_Set exercise_: Extract the data exactly, missing nothing.

>> Begin

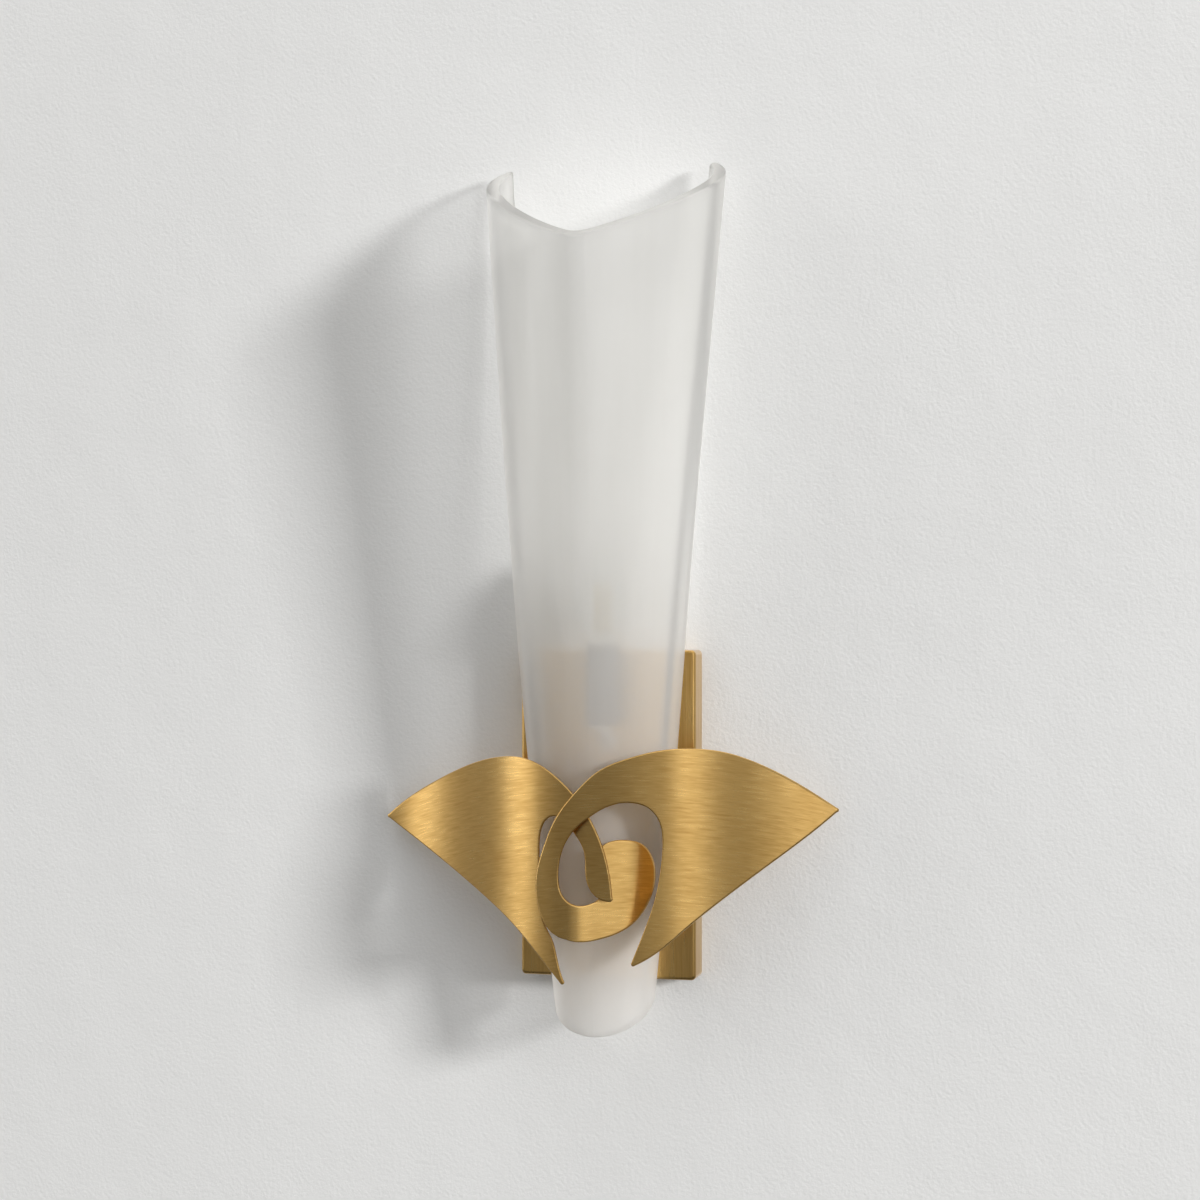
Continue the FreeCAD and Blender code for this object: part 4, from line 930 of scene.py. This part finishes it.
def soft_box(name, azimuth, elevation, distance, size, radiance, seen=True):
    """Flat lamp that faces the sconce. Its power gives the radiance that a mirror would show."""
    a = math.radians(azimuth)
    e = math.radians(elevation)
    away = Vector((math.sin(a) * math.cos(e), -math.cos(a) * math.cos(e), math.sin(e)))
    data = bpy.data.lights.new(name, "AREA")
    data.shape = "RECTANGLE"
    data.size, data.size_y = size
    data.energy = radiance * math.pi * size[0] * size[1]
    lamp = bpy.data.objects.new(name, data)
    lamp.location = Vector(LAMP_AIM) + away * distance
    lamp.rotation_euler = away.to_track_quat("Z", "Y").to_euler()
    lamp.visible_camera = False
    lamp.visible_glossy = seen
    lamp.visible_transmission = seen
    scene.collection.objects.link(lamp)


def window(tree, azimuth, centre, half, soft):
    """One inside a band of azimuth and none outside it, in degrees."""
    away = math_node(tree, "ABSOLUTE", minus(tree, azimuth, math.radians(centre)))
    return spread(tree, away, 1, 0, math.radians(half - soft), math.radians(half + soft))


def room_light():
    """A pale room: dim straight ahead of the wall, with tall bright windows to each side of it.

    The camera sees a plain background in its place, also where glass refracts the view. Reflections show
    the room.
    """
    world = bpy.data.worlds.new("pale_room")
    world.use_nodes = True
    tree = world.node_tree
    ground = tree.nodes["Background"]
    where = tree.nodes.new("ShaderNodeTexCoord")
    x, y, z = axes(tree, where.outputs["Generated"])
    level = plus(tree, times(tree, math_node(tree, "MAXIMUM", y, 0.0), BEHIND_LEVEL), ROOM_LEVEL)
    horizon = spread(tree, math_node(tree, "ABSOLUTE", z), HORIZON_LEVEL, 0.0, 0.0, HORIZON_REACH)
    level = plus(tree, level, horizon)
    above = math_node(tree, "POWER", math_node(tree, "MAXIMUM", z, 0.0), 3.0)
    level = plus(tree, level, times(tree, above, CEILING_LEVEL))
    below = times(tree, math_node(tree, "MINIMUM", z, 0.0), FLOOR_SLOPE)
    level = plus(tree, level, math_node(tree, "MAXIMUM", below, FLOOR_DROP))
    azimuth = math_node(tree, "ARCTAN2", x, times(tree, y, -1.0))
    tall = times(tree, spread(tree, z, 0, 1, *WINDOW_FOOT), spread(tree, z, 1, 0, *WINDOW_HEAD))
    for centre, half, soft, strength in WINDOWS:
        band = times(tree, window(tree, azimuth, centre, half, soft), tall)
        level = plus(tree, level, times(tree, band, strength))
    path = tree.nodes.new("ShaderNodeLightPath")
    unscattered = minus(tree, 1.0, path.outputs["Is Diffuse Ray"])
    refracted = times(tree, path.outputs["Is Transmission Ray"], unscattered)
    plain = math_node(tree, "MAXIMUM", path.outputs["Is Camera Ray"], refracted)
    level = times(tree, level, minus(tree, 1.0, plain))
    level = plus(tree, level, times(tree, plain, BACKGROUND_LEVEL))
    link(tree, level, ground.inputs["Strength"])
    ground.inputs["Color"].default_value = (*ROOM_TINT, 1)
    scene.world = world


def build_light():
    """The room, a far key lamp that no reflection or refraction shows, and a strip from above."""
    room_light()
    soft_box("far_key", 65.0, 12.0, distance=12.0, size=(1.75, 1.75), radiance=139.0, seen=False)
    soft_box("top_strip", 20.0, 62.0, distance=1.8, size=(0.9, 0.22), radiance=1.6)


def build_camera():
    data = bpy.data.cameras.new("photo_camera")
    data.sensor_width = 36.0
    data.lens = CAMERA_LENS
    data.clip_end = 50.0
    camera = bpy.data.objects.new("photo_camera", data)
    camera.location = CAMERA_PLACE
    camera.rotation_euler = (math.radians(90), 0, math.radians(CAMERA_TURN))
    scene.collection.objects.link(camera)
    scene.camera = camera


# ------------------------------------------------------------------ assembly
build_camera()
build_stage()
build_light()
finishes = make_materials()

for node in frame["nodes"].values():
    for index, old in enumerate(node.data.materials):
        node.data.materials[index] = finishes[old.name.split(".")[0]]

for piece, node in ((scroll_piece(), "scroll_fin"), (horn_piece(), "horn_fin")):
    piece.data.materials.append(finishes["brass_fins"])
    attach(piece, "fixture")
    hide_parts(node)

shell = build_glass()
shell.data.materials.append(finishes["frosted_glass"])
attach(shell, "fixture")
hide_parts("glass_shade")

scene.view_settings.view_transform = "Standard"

>> End

_Final result_:
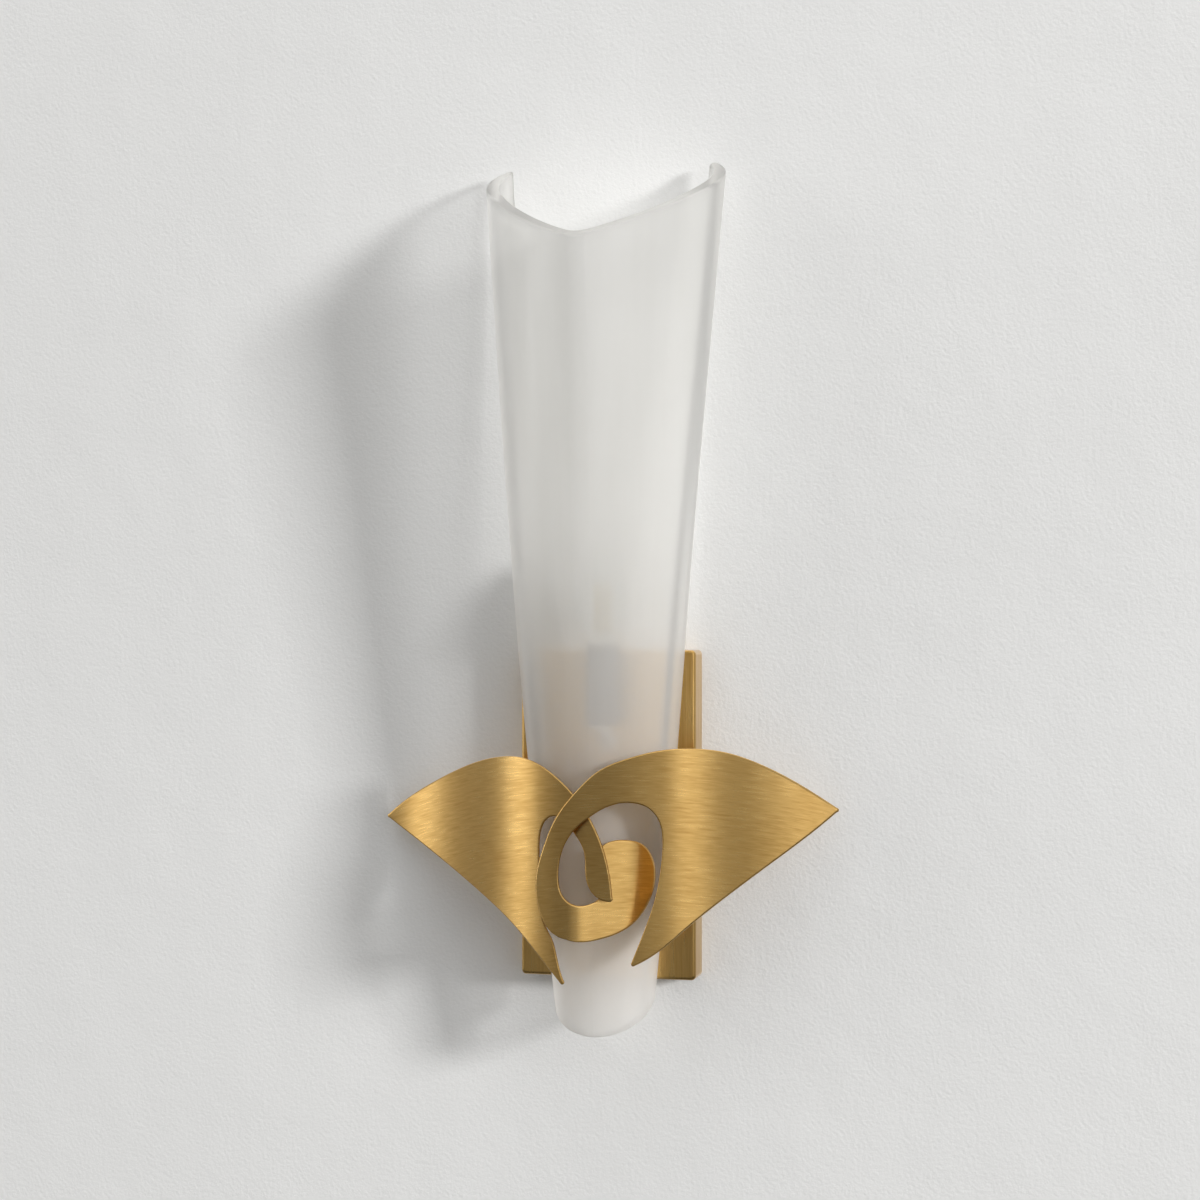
Continue the FreeCAD and Blender code for this object: part 4, from line 930 of scene.py. This part finishes it.
def soft_box(name, azimuth, elevation, distance, size, radiance, seen=True):
    """Flat lamp that faces the sconce. Its power gives the radiance that a mirror would show."""
    a = math.radians(azimuth)
    e = math.radians(elevation)
    away = Vector((math.sin(a) * math.cos(e), -math.cos(a) * math.cos(e), math.sin(e)))
    data = bpy.data.lights.new(name, "AREA")
    data.shape = "RECTANGLE"
    data.size, data.size_y = size
    data.energy = radiance * math.pi * size[0] * size[1]
    lamp = bpy.data.objects.new(name, data)
    lamp.location = Vector(LAMP_AIM) + away * distance
    lamp.rotation_euler = away.to_track_quat("Z", "Y").to_euler()
    lamp.visible_camera = False
    lamp.visible_glossy = seen
    lamp.visible_transmission = seen
    scene.collection.objects.link(lamp)


def window(tree, azimuth, centre, half, soft):
    """One inside a band of azimuth and none outside it, in degrees."""
    away = math_node(tree, "ABSOLUTE", minus(tree, azimuth, math.radians(centre)))
    return spread(tree, away, 1, 0, math.radians(half - soft), math.radians(half + soft))


def room_light():
    """A pale room: dim straight ahead of the wall, with tall bright windows to each side of it.

    The camera sees a plain background in its place, also where glass refracts the view. Reflections show
    the room.
    """
    world = bpy.data.worlds.new("pale_room")
    world.use_nodes = True
    tree = world.node_tree
    ground = tree.nodes["Background"]
    where = tree.nodes.new("ShaderNodeTexCoord")
    x, y, z = axes(tree, where.outputs["Generated"])
    level = plus(tree, times(tree, math_node(tree, "MAXIMUM", y, 0.0), BEHIND_LEVEL), ROOM_LEVEL)
    horizon = spread(tree, math_node(tree, "ABSOLUTE", z), HORIZON_LEVEL, 0.0, 0.0, HORIZON_REACH)
    level = plus(tree, level, horizon)
    above = math_node(tree, "POWER", math_node(tree, "MAXIMUM", z, 0.0), 3.0)
    level = plus(tree, level, times(tree, above, CEILING_LEVEL))
    below = times(tree, math_node(tree, "MINIMUM", z, 0.0), FLOOR_SLOPE)
    level = plus(tree, level, math_node(tree, "MAXIMUM", below, FLOOR_DROP))
    azimuth = math_node(tree, "ARCTAN2", x, times(tree, y, -1.0))
    tall = times(tree, spread(tree, z, 0, 1, *WINDOW_FOOT), spread(tree, z, 1, 0, *WINDOW_HEAD))
    for centre, half, soft, strength in WINDOWS:
        band = times(tree, window(tree, azimuth, centre, half, soft), tall)
        level = plus(tree, level, times(tree, band, strength))
    path = tree.nodes.new("ShaderNodeLightPath")
    unscattered = minus(tree, 1.0, path.outputs["Is Diffuse Ray"])
    refracted = times(tree, path.outputs["Is Transmission Ray"], unscattered)
    plain = math_node(tree, "MAXIMUM", path.outputs["Is Camera Ray"], refracted)
    level = times(tree, level, minus(tree, 1.0, plain))
    level = plus(tree, level, times(tree, plain, BACKGROUND_LEVEL))
    link(tree, level, ground.inputs["Strength"])
    ground.inputs["Color"].default_value = (*ROOM_TINT, 1)
    scene.world = world


def build_light():
    """The room, a far key lamp that no reflection or refraction shows, and a strip from above."""
    room_light()
    soft_box("far_key", 65.0, 12.0, distance=12.0, size=(1.75, 1.75), radiance=139.0, seen=False)
    soft_box("top_strip", 20.0, 62.0, distance=1.8, size=(0.9, 0.22), radiance=1.6)


def build_camera():
    data = bpy.data.cameras.new("photo_camera")
    data.sensor_width = 36.0
    data.lens = CAMERA_LENS
    data.clip_end = 50.0
    camera = bpy.data.objects.new("photo_camera", data)
    camera.location = CAMERA_PLACE
    camera.rotation_euler = (math.radians(90), 0, math.radians(CAMERA_TURN))
    scene.collection.objects.link(camera)
    scene.camera = camera


# ------------------------------------------------------------------ assembly
build_camera()
build_stage()
build_light()
finishes = make_materials()

for node in frame["nodes"].values():
    for index, old in enumerate(node.data.materials):
        node.data.materials[index] = finishes[old.name.split(".")[0]]

for piece, node in ((scroll_piece(), "scroll_fin"), (horn_piece(), "horn_fin")):
    piece.data.materials.append(finishes["brass_fins"])
    attach(piece, "fixture")
    hide_parts(node)

shell = build_glass()
shell.data.materials.append(finishes["frosted_glass"])
attach(shell, "fixture")
hide_parts("glass_shade")

scene.view_settings.view_transform = "Standard"